Das Bundesarbeitsgericht ging, wie die Vorinstanzen, davon aus, dass der Beratervertrag des selbstständigen IT-Beraters unwirksam war. Das BAG wies aber darauf hin, dass es dabei an die Feststellungen des Landessozialgerichts nicht gebunden gewesen sei, sondern eigenständig zu überprüfen habe, ob ein freies Dienst- oder ein Arbeitsverhältnis vorliegt. Liegt, wie hier, tatsächlich ein Arbeitsverhältnis vor, somit ein Fall der gemeinhin als Scheinselbstständigkeit bezeichnet wird, sind auch die über Jahre gezahlten Honorare ohne Rechtsgrund geleistet. Sie können daher von dem Unternehmen gemäß § 812 Abs. 1 S. 1 1. Alt. BGB zurückgefordert werden. Zugunsten des IT-Beraters griff auch nicht § 814 BGB ein, wonach eine Leistung nicht zurückverlangt werden kann, wenn sie in Kenntnis der fehlenden vertraglichen Grundlage geleistet worden ist, weil insoweit das klagende Unternehmen positive Kenntnis von der Unwirksamkeit des zugrunde liegenden Beratervertrages hätte gehabt haben müssen, was hier nicht feststellbar war. Kennen müssen reicht hingegen nicht aus.

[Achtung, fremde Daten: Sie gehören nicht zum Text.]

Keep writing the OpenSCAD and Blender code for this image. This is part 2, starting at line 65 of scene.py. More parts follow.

Allerdings musste das Unternehmen auf die Rückforderung sich das anrechnen lassen, was es auf der Grundlage des tatsächlich bestehenden Arbeitsverhältnisses hätte zahlen müssen. Insoweit hat allerdings BAG ausdrücklich entschieden, dass die Honorarvereinbarung eines selbstständigen IT-Beraters nicht mit der Bruttoarbeitsvergütung eines angestellten IT-Beraters gleichgesetzt werden kann. Das Honorar eines selbständigen IT-Beraters ist allein deshalb üblicherweise höher bemessen, weil dieser keinen Anspruch auf bezahlten Urlaub, Krankenvergütung und Kündigungsschutz hat. Zu ermitteln ist die übliche Vergütung für einen angestellten IT-Berater. Die Arbeitgeberbeiträge auf diese (regelmäßig geringere) Vergütung musste das Unternehmen hingegen tragen, wie auch im Regelfall die Arbeitnehmerbeiträge.

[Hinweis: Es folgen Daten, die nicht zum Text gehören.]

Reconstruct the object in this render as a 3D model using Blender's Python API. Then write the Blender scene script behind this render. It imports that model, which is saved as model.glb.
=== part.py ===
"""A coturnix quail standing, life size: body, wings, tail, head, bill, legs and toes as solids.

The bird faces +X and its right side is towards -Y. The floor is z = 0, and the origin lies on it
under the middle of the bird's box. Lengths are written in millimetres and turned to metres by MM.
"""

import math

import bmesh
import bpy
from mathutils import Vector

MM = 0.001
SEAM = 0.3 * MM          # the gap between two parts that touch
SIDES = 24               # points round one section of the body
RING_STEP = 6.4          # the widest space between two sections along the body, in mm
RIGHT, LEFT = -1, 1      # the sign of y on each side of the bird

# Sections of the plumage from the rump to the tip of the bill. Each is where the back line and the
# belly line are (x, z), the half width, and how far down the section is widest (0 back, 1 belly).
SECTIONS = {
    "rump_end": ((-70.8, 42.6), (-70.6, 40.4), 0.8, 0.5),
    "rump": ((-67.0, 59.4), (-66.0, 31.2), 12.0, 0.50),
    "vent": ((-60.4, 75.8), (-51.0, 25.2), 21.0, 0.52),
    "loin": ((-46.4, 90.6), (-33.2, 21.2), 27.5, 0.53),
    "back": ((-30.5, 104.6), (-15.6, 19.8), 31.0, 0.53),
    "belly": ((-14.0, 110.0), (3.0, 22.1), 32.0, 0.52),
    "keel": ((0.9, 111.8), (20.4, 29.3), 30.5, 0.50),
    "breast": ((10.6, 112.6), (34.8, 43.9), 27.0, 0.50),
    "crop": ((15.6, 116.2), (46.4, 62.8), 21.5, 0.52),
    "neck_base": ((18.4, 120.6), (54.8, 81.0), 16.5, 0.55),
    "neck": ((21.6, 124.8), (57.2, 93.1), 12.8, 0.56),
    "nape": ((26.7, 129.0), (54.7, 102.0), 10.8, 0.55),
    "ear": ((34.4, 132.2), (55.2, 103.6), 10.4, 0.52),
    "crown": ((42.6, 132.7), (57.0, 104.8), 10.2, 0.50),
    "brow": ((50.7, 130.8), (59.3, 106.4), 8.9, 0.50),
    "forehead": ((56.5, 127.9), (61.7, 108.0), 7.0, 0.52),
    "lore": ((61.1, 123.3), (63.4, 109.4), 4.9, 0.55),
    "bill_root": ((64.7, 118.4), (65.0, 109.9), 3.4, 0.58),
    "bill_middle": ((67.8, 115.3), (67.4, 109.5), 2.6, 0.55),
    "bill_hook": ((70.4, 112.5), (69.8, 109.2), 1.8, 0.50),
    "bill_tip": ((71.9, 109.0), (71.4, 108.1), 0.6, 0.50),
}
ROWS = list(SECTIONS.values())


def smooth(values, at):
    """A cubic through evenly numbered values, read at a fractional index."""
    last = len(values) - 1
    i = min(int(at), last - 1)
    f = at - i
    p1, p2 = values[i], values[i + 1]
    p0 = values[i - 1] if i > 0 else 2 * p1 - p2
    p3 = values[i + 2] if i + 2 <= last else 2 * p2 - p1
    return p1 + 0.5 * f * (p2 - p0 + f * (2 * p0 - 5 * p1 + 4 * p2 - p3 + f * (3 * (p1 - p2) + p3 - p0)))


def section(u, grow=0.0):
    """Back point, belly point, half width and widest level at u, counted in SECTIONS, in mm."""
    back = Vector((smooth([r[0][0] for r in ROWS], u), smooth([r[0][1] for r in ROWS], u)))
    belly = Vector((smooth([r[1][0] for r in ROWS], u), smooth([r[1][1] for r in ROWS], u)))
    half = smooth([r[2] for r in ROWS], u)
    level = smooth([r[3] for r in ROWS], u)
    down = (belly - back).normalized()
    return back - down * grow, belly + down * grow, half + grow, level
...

Hinweis: Die Entscheidung ist in verschiedener Hinsicht bemerkenswert. Zum einen haben bisher wohl die meisten Arbeitsgerichte in der Regel so entschieden, wie in dem vorliegenden Fall die Vorinstanzen. D. h. ein Rückzahlungsanspruch ging im Regelfall ins Leere, weil die Arbeitsgerichte für das tatsächlich bestehende Arbeitsverhältnis die gleiche Bruttovergütung angesetzt haben wie für das vermeintliche (scheinselbständige) Dienstverhältnis. Die Folge war, dass es für den Scheinselbständigen relativ risikolos war, noch Jahre später zu behaupten, er sei in Wirklichkeit ein Arbeitnehmer gewesen. Die erhaltene (Honorar-)Vergütung konnte er regelmäßig behalten, lediglich der Arbeitgeber war verpflichtet, die Sozialversicherungsbeiträge nachzuzahlen. Dies sieht das BAG jetzt anders. Für den Scheinselbständigen besteht nach dieser Entscheidung das signifikante Risiko, erhebliche Teile des in den letzten Jahren eingestrichenen Honorars zurückzahlen zu müssen und nur die übliche Arbeitsvergütung behalten zu dürfen. Wie hoch die Lücke zwischen der üblichen Arbeitsvergütung und dem zunächst bezahlten Honorar tatsächlich ist, hängt natürlich von der Branche ab. Gerade in der IT-Branche ist aber schon seit Jahren das Phänomen zu beobachten, dass viele Selbstständige ihnen angebotene Arbeitsverträge gar nicht in Betracht ziehen, weil sie als Selbstständige deutlich besser verdienen. Dann ist es aber nur konsequent, dass sie diesen Mehrverdienst" zurückzahlen müssen, wenn sie sich nachträglich auf den Schutz des Arbeitsverhältnisses berufen. Arbeitgeber hingegen, die ein freies Mitarbeiterverhältnis wählen, um vermeintlich hohe Arbeitslöhne zu sparen, gewinnen nichts, müssen gegebenenfalls sogar mit einer Nachzahlung rechnen.